What’s the difference between la macchina di Pietro and la sua macchina?
Both translate Pietro’s car, but the two constructions specify the possessor differently. La macchina di Pietro names Pietro explicitly. La sua macchina uses the possessive adjective sua (his or her), which is genderless in the third person singular and only tells you the possessor is one person, but not who. Italians often use di + name when introducing a possessor, then switch to the possessive adjective in subsequent mentions: Caterina è arrivata con la macchina di suo padre. Sua sorella era già lì.
Can I use di for things that aren’t possession?
Yes. The preposition di has many other functions: material (un anello di oro, a gold ring), origin (Sono di Padova, I’m from Padova), topic (un libro di storia, a history book), specification (la fermata di Trieste, the Trieste stop), and several more. Context tells you which function di is performing. The possessive function (la macchina di Caterina) is just one of many. Treccani lists over a dozen functions of di in modern Italian.
Does di always elide to d’ before a vowel?
Only sometimes. Standard modern Italian elides di to d’ mainly in fixed expressions: d’oro, d’argento, d’estate, d’inverno, d’accordo, d’altronde. In ordinary possessive constructions like di Alessia or di Andrea, both spellings are accepted: la macchina di Alessia and la macchina d’Alessia are both correct. The elision is more common in older writing and in poetic style; modern Italian leans toward keeping the di separate. Choose your style and stay consistent within the same text.
How do I say someone’s something with multiple possessors?

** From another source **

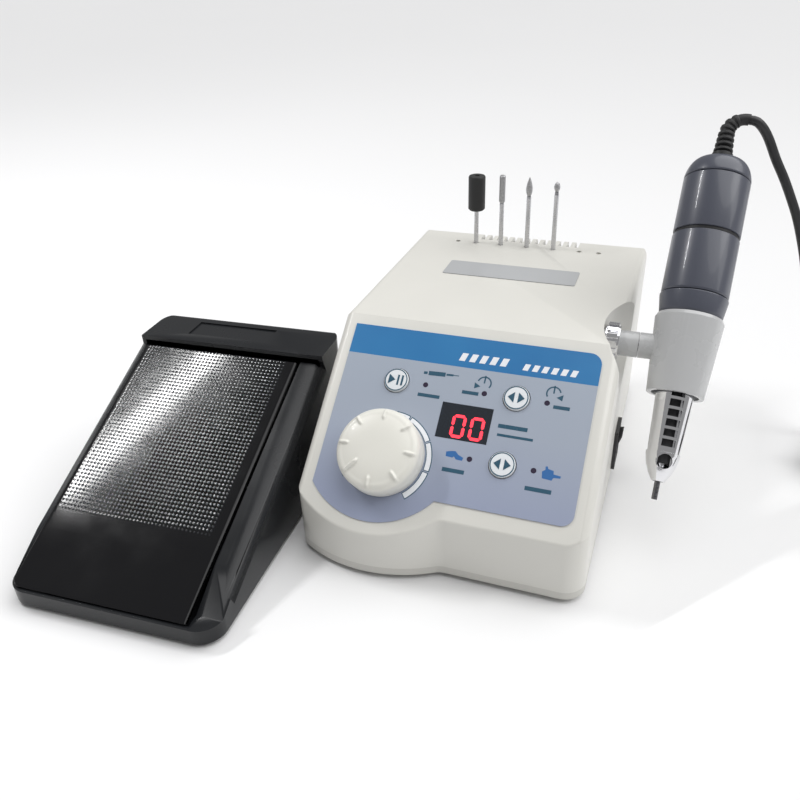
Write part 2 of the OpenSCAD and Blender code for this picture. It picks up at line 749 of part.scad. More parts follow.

You stack di clauses, just as English stacks apostrophe-s. La macchina del padre di mio amico means My friend’s father’s car: the structure is la macchina (the car) + di + il padre (the father) + di + mio amico (my friend). Italian allows multiple levels of possessor without difficulty, though long chains can become unwieldy. Three levels of di start sounding heavy; native speakers usually break the chain with a different construction at that point.